You might have justification for your negative comments if we were just whining about how time-consuming completing the cards were, but that is not what this is about. The real problem with the new report cards is identified in your own editorial, as you first gave us a C-minus grade, then acknowledged that old-fashioned letter grades weren't given any more, then struggled with the new rating system, finally coming up with "well, whatever the code is that means 'has not quite met the standards,' that's the mark they get."

A little slow on your own learning curve, wouldn't you say? If you can't understand the new rating system, how can you expect the parents to understand it, and why would you expect the teachers to find it acceptable?

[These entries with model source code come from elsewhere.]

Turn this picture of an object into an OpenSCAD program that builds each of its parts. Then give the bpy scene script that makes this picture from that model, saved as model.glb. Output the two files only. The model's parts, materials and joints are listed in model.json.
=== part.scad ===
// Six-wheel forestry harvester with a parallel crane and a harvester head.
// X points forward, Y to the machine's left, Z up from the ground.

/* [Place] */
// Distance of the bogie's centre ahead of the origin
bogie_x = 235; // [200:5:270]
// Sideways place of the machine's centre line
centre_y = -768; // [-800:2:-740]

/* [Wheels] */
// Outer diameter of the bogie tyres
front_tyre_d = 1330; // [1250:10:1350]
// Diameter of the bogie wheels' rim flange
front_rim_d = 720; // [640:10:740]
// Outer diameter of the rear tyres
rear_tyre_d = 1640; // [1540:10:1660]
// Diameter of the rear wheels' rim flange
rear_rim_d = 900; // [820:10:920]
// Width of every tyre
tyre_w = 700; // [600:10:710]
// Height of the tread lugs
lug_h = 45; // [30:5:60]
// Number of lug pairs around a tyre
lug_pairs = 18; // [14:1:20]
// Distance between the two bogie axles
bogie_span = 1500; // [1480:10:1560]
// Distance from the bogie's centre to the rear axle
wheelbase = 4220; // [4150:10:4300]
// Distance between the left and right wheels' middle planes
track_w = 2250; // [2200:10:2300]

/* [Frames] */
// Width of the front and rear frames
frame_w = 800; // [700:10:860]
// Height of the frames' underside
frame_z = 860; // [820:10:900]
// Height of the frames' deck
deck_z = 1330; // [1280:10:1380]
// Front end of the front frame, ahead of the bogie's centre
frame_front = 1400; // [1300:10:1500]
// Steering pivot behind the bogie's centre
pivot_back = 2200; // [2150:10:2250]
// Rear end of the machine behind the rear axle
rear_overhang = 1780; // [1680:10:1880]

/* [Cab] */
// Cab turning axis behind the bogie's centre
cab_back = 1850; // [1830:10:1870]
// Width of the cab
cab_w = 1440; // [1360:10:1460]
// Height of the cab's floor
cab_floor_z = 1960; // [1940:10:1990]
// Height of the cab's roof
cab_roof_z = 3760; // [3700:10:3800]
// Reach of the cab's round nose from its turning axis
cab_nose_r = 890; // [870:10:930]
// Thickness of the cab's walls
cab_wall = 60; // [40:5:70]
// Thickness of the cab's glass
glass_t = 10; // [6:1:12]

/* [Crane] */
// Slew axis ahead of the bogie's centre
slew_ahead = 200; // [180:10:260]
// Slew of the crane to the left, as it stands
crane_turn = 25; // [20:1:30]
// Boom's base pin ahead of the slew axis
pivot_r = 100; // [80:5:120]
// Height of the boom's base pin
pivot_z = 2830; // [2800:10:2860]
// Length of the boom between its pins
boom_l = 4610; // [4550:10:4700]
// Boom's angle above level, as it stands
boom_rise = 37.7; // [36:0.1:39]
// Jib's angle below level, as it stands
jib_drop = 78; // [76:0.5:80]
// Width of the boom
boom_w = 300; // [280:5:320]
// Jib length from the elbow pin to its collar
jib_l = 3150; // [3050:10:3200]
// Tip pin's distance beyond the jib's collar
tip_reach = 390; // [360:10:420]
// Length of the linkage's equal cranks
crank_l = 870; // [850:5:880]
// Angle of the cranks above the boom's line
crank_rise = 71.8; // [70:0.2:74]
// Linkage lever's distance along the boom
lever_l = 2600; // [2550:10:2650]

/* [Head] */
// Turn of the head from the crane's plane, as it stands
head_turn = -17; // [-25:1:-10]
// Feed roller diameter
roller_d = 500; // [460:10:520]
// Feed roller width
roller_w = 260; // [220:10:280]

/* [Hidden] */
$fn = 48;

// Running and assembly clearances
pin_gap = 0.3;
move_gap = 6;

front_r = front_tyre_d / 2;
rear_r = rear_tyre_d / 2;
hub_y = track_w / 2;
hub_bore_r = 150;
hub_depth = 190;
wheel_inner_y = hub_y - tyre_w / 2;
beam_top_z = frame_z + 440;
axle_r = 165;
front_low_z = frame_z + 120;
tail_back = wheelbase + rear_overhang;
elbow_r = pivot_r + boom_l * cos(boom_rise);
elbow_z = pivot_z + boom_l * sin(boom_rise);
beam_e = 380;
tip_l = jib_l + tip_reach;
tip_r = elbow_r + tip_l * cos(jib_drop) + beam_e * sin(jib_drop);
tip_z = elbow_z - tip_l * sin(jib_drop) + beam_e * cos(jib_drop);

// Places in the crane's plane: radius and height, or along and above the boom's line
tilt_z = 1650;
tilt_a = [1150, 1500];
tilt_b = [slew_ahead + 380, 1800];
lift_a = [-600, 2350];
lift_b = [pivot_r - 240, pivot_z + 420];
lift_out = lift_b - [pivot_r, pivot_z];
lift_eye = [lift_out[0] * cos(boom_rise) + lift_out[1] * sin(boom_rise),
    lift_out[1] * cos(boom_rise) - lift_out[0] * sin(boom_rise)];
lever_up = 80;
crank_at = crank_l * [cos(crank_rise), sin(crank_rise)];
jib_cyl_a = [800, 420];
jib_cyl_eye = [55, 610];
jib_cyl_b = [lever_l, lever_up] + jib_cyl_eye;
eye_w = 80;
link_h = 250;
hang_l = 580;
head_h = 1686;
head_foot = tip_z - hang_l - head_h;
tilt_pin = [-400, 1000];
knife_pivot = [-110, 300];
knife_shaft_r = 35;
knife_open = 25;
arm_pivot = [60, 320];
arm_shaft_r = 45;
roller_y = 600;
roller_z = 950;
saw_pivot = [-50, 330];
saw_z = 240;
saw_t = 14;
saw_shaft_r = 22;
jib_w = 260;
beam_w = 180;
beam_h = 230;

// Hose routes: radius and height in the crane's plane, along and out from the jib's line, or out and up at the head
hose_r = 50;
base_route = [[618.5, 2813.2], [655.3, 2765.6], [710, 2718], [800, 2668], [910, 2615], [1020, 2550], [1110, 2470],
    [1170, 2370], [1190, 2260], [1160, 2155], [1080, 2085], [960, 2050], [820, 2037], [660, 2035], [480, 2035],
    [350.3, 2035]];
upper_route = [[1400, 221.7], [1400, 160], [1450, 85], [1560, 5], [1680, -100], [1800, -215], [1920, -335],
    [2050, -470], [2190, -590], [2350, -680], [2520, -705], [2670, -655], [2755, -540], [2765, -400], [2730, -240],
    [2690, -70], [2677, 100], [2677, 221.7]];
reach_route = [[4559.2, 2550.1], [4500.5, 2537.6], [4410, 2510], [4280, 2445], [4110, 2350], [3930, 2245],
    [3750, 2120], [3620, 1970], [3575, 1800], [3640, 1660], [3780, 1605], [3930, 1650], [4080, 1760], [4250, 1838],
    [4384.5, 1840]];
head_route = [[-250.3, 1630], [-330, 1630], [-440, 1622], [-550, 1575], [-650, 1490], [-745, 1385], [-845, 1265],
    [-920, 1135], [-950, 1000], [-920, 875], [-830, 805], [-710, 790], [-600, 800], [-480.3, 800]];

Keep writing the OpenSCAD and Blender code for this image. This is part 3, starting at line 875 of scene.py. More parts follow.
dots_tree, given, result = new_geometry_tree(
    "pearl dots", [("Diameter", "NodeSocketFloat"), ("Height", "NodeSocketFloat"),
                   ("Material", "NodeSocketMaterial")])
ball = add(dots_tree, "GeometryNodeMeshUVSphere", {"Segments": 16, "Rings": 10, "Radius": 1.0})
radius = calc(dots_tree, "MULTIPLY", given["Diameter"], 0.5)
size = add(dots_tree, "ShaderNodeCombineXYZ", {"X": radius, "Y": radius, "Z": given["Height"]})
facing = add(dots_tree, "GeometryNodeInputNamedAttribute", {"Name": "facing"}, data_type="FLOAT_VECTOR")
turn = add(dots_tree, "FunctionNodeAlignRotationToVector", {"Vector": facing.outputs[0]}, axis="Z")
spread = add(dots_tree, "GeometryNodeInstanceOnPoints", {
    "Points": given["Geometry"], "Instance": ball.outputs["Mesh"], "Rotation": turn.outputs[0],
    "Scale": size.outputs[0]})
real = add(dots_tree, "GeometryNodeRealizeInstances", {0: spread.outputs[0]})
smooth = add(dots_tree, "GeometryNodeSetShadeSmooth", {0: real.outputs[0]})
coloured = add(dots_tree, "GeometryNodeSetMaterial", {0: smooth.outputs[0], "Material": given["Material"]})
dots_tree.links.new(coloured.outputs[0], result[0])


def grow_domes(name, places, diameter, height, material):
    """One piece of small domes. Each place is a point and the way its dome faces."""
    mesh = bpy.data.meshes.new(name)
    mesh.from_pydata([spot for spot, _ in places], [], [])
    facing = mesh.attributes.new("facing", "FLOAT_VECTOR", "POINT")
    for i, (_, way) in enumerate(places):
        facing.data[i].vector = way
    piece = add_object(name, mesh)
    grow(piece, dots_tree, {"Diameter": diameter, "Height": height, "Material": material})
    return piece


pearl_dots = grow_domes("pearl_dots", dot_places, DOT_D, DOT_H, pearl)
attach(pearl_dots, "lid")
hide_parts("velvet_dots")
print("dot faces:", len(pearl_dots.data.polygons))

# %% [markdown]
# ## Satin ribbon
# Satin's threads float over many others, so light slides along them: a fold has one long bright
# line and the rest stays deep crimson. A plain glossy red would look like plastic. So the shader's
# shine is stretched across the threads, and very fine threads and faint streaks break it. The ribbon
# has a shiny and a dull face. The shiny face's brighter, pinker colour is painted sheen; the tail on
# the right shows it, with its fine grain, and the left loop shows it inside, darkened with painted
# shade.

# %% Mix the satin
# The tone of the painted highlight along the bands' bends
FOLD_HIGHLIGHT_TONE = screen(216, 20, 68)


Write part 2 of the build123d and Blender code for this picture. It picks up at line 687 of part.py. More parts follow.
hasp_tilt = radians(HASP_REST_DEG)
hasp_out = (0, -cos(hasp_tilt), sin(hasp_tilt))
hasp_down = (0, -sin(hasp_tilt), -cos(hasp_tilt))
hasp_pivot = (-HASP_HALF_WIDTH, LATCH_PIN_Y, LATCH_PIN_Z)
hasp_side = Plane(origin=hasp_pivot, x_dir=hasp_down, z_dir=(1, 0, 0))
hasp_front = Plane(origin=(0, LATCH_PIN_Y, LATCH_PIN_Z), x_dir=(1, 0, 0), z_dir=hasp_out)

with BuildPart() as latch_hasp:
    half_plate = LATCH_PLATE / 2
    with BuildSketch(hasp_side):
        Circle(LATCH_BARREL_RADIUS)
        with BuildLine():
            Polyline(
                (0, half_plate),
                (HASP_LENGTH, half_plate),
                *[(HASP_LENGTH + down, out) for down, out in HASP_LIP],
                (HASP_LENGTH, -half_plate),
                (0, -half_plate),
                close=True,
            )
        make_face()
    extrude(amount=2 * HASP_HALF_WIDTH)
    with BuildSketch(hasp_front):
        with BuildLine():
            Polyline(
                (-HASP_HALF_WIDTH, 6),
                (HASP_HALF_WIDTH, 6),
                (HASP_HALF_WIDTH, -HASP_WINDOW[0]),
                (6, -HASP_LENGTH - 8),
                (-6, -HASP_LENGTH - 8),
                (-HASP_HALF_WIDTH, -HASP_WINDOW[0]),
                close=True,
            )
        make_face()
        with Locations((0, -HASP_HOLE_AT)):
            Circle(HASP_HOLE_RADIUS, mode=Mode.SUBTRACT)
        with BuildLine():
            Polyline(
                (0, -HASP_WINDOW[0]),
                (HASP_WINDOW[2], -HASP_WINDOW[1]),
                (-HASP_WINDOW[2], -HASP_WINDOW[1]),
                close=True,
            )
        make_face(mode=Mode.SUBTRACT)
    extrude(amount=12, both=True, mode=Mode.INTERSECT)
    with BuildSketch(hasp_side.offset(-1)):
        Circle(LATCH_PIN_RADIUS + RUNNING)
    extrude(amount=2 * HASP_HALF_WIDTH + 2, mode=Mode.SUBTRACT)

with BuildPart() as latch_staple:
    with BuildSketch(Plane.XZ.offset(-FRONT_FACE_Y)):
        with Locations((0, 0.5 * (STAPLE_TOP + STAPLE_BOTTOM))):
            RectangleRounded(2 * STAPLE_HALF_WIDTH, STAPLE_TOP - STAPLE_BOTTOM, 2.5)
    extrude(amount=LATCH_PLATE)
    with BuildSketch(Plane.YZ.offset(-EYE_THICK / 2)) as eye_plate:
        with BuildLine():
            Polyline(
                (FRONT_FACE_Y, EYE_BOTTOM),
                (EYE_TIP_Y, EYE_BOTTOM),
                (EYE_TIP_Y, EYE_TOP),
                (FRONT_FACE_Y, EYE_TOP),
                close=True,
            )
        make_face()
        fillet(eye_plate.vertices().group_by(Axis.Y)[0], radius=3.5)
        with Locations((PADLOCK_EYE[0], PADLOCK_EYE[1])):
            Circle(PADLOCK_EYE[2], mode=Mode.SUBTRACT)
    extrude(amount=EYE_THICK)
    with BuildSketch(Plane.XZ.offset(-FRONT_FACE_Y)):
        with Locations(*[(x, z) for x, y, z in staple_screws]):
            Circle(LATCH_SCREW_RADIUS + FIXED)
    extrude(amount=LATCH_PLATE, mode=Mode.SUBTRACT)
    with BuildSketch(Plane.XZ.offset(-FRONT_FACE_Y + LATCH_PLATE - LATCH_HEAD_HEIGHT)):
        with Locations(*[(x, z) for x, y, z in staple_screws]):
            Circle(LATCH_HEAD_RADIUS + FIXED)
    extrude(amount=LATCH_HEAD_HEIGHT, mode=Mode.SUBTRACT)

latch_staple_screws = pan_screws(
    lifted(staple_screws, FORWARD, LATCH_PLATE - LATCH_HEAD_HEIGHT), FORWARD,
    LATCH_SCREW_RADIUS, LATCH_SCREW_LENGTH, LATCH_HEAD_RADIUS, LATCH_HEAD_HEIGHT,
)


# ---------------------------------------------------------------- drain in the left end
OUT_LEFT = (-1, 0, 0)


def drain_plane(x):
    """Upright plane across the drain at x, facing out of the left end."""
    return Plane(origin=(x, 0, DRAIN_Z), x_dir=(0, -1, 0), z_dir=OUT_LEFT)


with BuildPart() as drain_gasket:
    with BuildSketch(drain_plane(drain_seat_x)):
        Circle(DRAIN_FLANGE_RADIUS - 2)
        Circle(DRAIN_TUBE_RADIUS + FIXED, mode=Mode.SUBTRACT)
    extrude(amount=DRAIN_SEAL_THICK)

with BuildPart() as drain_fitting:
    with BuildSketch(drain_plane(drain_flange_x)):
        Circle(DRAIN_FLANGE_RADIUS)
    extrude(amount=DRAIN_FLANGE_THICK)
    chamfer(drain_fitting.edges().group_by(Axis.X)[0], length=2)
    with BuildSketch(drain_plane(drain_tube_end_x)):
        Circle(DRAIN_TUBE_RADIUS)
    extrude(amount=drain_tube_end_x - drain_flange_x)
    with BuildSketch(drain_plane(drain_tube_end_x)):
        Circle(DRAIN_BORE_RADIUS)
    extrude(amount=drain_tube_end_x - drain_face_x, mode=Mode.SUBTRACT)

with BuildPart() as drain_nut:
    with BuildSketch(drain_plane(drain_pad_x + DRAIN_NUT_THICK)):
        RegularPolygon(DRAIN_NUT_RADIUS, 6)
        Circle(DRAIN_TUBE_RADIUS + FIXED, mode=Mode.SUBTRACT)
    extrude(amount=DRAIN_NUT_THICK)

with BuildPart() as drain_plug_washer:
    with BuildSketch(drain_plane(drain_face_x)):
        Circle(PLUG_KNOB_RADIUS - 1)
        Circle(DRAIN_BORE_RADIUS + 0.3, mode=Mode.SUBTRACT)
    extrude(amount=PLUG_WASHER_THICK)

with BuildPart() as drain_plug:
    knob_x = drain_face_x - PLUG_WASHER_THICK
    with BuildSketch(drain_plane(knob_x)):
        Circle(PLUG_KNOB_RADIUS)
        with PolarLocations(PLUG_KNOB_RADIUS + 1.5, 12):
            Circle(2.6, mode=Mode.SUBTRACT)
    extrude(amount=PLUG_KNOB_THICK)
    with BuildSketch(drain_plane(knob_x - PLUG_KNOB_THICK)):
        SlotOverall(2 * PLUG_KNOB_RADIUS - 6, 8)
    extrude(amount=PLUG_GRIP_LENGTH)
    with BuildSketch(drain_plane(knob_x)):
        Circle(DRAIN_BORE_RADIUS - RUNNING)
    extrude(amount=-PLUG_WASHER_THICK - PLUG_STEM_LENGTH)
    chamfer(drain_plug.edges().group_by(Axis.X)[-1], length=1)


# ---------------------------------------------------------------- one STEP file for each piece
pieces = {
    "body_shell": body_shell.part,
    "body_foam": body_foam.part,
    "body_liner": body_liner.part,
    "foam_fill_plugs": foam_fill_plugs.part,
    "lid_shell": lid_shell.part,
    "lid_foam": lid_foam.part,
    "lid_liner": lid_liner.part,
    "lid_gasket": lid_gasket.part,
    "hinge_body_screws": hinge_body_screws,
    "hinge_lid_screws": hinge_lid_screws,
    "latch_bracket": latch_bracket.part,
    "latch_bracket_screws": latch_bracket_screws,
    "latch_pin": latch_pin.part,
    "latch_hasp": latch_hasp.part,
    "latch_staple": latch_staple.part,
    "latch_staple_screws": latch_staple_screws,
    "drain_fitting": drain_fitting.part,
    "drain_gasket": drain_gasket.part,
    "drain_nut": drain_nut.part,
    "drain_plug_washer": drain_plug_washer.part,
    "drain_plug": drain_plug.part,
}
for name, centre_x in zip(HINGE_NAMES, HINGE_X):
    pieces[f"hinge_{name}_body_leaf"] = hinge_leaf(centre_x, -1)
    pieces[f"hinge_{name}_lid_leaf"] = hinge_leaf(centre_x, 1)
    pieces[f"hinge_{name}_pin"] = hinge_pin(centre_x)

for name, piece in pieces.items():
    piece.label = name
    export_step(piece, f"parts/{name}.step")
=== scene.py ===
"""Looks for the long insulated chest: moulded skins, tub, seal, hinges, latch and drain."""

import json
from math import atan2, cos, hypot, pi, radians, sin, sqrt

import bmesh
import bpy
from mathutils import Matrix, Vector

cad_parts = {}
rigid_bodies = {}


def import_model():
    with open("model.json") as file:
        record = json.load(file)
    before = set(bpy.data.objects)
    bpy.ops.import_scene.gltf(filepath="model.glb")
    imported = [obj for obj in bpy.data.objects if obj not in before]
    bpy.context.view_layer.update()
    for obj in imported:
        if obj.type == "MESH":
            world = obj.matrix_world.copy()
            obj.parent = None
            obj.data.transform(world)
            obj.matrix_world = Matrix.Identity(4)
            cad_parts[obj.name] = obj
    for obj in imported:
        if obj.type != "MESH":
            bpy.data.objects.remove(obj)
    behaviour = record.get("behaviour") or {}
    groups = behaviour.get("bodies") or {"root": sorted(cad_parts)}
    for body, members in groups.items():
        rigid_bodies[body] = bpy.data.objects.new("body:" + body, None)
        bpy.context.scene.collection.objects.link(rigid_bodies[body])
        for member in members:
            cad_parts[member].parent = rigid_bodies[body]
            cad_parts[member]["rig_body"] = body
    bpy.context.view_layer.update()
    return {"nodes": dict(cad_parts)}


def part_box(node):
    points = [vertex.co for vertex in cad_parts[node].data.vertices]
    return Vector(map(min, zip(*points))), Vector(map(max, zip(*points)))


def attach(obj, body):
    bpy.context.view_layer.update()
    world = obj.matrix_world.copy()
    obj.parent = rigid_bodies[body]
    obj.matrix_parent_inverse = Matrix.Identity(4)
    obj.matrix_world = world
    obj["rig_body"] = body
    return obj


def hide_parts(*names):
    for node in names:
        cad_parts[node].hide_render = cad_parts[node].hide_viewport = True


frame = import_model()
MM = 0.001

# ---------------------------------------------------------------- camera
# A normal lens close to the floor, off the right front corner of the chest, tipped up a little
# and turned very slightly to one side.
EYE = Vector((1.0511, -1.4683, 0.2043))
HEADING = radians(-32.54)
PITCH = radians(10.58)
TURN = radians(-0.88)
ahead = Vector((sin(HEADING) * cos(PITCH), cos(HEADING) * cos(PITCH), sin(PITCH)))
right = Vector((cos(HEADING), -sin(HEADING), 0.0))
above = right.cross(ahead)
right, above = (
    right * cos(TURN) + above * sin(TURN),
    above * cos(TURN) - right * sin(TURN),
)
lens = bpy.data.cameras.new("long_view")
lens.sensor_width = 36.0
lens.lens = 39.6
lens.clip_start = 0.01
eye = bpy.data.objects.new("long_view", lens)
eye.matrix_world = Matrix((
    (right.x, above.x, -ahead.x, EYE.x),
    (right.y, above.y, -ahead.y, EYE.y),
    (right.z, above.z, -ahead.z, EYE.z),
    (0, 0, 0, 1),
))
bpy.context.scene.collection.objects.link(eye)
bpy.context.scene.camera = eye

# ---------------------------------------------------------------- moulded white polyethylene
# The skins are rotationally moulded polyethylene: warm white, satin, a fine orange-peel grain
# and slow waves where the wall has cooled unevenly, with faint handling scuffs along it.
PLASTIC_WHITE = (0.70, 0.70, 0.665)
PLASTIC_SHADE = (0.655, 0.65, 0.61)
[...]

The change in the rating scale from the traditional five-point scale (A, B, C, D, F) to the new four-point scale (ME, MP, N, U) is confusing, but more importantly, it does away with the ability to generate a grade-point average for a student. If Hawai'i's high school students don't have a GPA when they graduate, they will be at a distinct disadvantage when applying to Mainland colleges.

Will I continue to complain about the new reporting system? You bet. I am fighting to assure that our students have the best opportunities available to them when they graduate high school, and that they are not penalized or limited because of an unwieldy, poorly-thought-out grading system.

The DOE needs to hear more complaints, not fewer, and not just from teachers. Parents have a responsibility not to passively accept the new grading system, but to find out as much about it as possible, and if they find it lacking, to voice their opinion loudly, clearly and repetitively before it negatively impacts our high school students.

The Advertiser has a responsibility to be thoroughly informed about all aspects of a controversy before it spouts off with sarcasm aimed at the wrong people. I'm giving you a "U" on the quality of your editorial. You go figure out what it means.